Maria, pourtant, a été si près du but : elle a réussi à traverser la frontière entre l’Algérie et le Maroc et arriver jusqu’à Nador, à quelques pas de l’enclave espagnole de Melilla. Manque de pot, après un séjour de près de deux mois dans la forêt de Beni Ansar où un millier de migrants subsahariens s’installent avant de tenter de pénétrer sur le sol ibérique, soit en enjambant le long et haut grillage ou à la nage.

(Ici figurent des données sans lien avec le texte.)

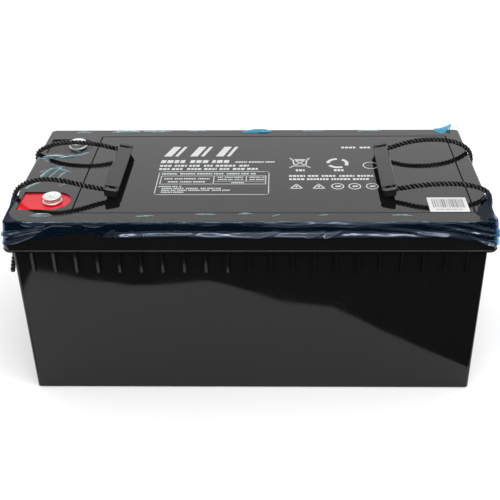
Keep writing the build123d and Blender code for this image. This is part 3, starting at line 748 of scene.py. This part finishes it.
def scrap_strips(name, strips, material):
    """Ragged narrow strips of film on the lid: each from x, y to x, y, width, bow, lift."""
    points, faces = [], []
    across_count, area = 4, 0.0
    for number, (x0, y0, x1, y1, width, bow, lift) in enumerate(strips):
        run = math.hypot(x1 - x0, y1 - y0)
        side = (-(y1 - y0) / run, (x1 - x0) / run)
        steps = max(6, int(run / 2.0))
        start = len(points)
        for i in range(steps + 1):
            t = i / steps
            ragged = 1 + 0.5 * noise.noise(Vector((t * run / 5, number * 3.7, 1.0)))
            wide = width * ragged * (0.12 + math.sin(math.pi * t) ** 0.6)
            middle = bow * math.sin(math.pi * t)
            for j in range(across_count + 1):
                v = j / across_count - 0.5
                off = middle + wide * v
                x = x0 + (x1 - x0) * t + side[0] * off
                y = y0 + (y1 - y0) * t + side[1] * off
                crown = lift * (1 - 4 * v * v) * math.sin(math.pi * t)
                z = LID_TOP + 0.15 + max(0.0, crown) + 0.1 * abs(v)
                points.append((x * MM, y * MM, z * MM))
            area += wide * run / steps
        for i in range(steps):
            for j in range(across_count):
                a = start + i * (across_count + 1) + j
                faces.append((a, a + 1, a + across_count + 2, a + across_count + 1))
    scrap = link(name, mesh_of(name, points, faces), material)
    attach(scrap, "root")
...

Maria s’est fait arrêtée et ramenée d’où elle venait, le tracé frontalier entre l’Algérie et le Maroc et « priée » manu militari de regagner l’Algérie de nuit. Une sorte de « retour à l’envoyeur » Une attitude illégale fort connue chez les autorités des deux pays qui consiste à se renvoyer nuitamment les migrants irréguliers.
Le « mannequin des rues » qui a perdu le verbe depuis cette mésaventure, (elle balbutie des propos inaudibles et imperceptibles) a non seulement sombré dans le désespoir, avant de succomber dans la folie à cause de son refoulement vers l’Algérie, mais elle a été trop martyrisée parce que maltraitée, violentée pendant le processus de migration, notamment sur le territoire marocain.
A ce sujet, Médecins sans frontières (MSF) a rendu public, il y a quelques mois, un rapport alarmant sur la violence sexuelle subie par les femmes migrantes d’origine subsaharienne qui « arrivent au Maroc et tentent de gagner l’Europe. Il en ressort que 39% des migrants subsahariens (MSS) interrogés pendant le recensement réalisé en janvier 2010 ont reconnu avoir subi une agression. Sur la base du recensement, MSF estime que le nombre actuel des MSS au Maroc s’élève à 4.500. Le rapport intitulé «Violence sexuelle et migration» indique qu’entre mai 2009 et janvier 2010, une femme sur trois prise en charge par MSF à Rabat et Casablanca a admis avoir subi un ou plusieurs épisodes de violence sexuelle que ce soit dans son pays d’origine, pendant le processus de migration ou sur le territoire marocain. Ce chiffre pourrait être bien plus élevé dans la mesure où plusieurs femmes ont refusé de parler. Selon l’ONG l’usage de la violence sexuelle figure parmi les pratiques violentes les plus courantes subies par les femmes dans le contexte des migrations. Sur 63 femmes interrogées ayant subi des violences sexuelles, 45% d’entre elles ont déclaré avoir été violées pendant le trajet migratoire... »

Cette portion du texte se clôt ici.